We've been using all orange for many many years. Can't say that it's hurt me. However I have changed over to orange camo. Thinking the black branches will breakup the human outline.


----------



## KEN W (Feb 22, 2002)

ruger1 said:


> We've been using all orange for many many years. Can't say that it's hurt me. However I have changed over to orange camo. Thinking the black branches will breakup the human outline.


Can't wear orange camo here....has to be one solid color.....orange


----------



## holmsvc (Nov 26, 2003)

Don't forget the orange gloves. You don't want anyone to shoot your hands.


----------



## ruger1 (Aug 16, 2006)

Has to be solid orange? That stinks. In Minnesota and Montana, it is 400 square inches of blaze orange that is required. The camo obviously fits that.


----------



## KEN W (Feb 22, 2002)

Here it is 400 inches of solid orange....camo isn't solid orange.


----------



## Remington 7400 (Dec 14, 2005)

Same in Kentucky, "Hunters must wear a minimum of a cap and vest, coverage may be no less than 400 square inches of uninterupted orange."

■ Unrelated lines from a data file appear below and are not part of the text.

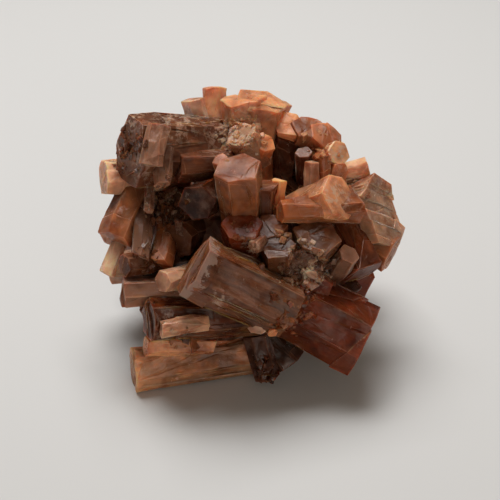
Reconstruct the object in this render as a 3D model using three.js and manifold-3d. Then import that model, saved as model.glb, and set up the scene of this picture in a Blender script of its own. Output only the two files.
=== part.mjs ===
// Aragonite "sputnik" cluster: short, fat, six-sided twin crystals that grew outward from one
// middle until they met, so the whole cluster is one solid. Millimetres, +Z up. It rests on
// z = 0 on the flattened spots of its lowest crystals, and the origin is under the middle of
// its box.
//
// The crystals are laid out in the cluster's front frame: x to the right, y up the face and z
// straight out of it. One turn about x then leans that frame back until the cluster rests.

import * as THREE from 'three';
import { ConvexGeometry } from 'three/addons/geometries/ConvexGeometry.js';
import { mergeVertices } from 'three/addons/utils/BufferGeometryUtils.js';
import Module from 'manifold-3d';

// ---------------------------------------------------------------- driving dimensions
const FRONT_ELEVATION = 33; // degrees from level up to the line that looks straight at the face
const FLOOR_DROP = 23.1; // the table lies this far below the front frame's origin
const TABLE_BLOCK = 200; // side of the block that stands for the table

const HEART_CENTRE = [-1, 1, -8]; // the grown-together middle, in the front frame
const HEART_RADII = [18.5, 16, 15];
const HEART_FACETS = 26; // corners of the middle's rough hull
const HEART_ROUGHNESS = 0.16; // how far a corner of it strays, as a share of the radius

const CORNER_TURN = 14; // degrees over which a prism's corners stray
const CORNER_REACH = 0.94; // smallest reach of a corner, as a share of the half width
const CORNER_REACH_SPREAD = 0.14;
const SLAB_OVERLAP = 0.16; // neighbouring twin slabs share this much, so that they join
const SLAB_SPREAD = 0.7; // how far a cut between slabs strays, as a share of a slab
const SLAB_TURN = 0.3; // radians over which the cuts' direction strays
const SIDE_STEP = 0.05; // how far a slab slides sideways, in crystal widths
const END_STEP = 0.06; // how far a slab stops short at the tip, in crystal widths
const END_SLOPE = 0.26; // how steeply a broken end may slope

const COLOUR = 0x9a6a50; // brown to orange aragonite
const ROUGHNESS = 0.45;

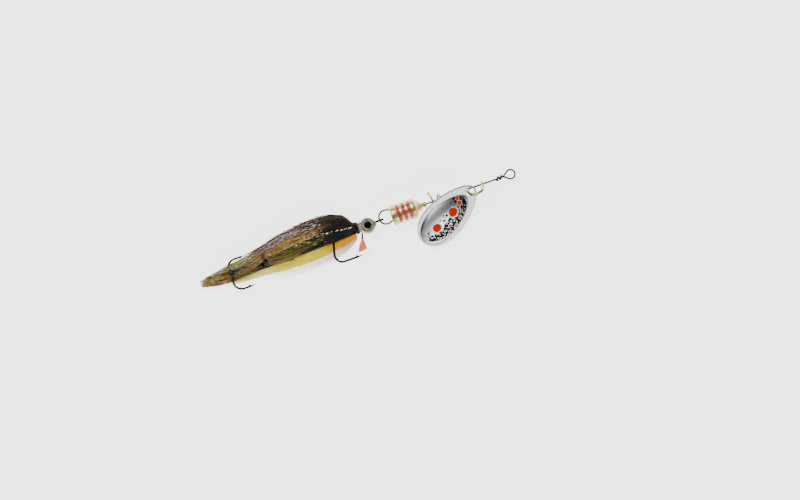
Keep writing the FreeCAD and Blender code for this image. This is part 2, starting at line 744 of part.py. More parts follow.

I wish we could wear orange camo, I would gladly wear orange camo coveralls over the solid un broken vest. :eyeroll:


----------



## Fallguy (Jan 23, 2004)

Yup, ND is solid orange. I just wear the minimum: head covering and an orange upland game vest. Good enough. I used to wear a blaze hooded sweatshirt I have had for about 12 years. But I was a little worried because it was so faded it was basically yellow!


----------



## woodpecker (Mar 2, 2005)

xxxxxxxxxxxxxxxxxxxxxxxx


----------



## alwayshuntin (Sep 16, 2006)

we have to have solid blaze orange. we cant wear camo orange


----------



## biggamehunter69 (Feb 6, 2006)

We have only have to have 400 square inches In manitoba.


----------



## Invector (Jan 13, 2006)

If you walk alot it really will not matter. If you sit, post, or are up in a tree stand doing a camo pattern might be a good idea, just to help break up your image. It is said deer do not see colors and that camo is not needed. The orange is for stupid people to see you and not shoot you.


----------



## ruger1 (Aug 16, 2006)

> deer do not see colors and that camo is not needed


It's not about deer seeing color. It's about game seeing one solid mass instead of being broken up. I believe deer see solid orange. It's one mass (human) moving around in the woods. Whereas orange camo will help break up your shape.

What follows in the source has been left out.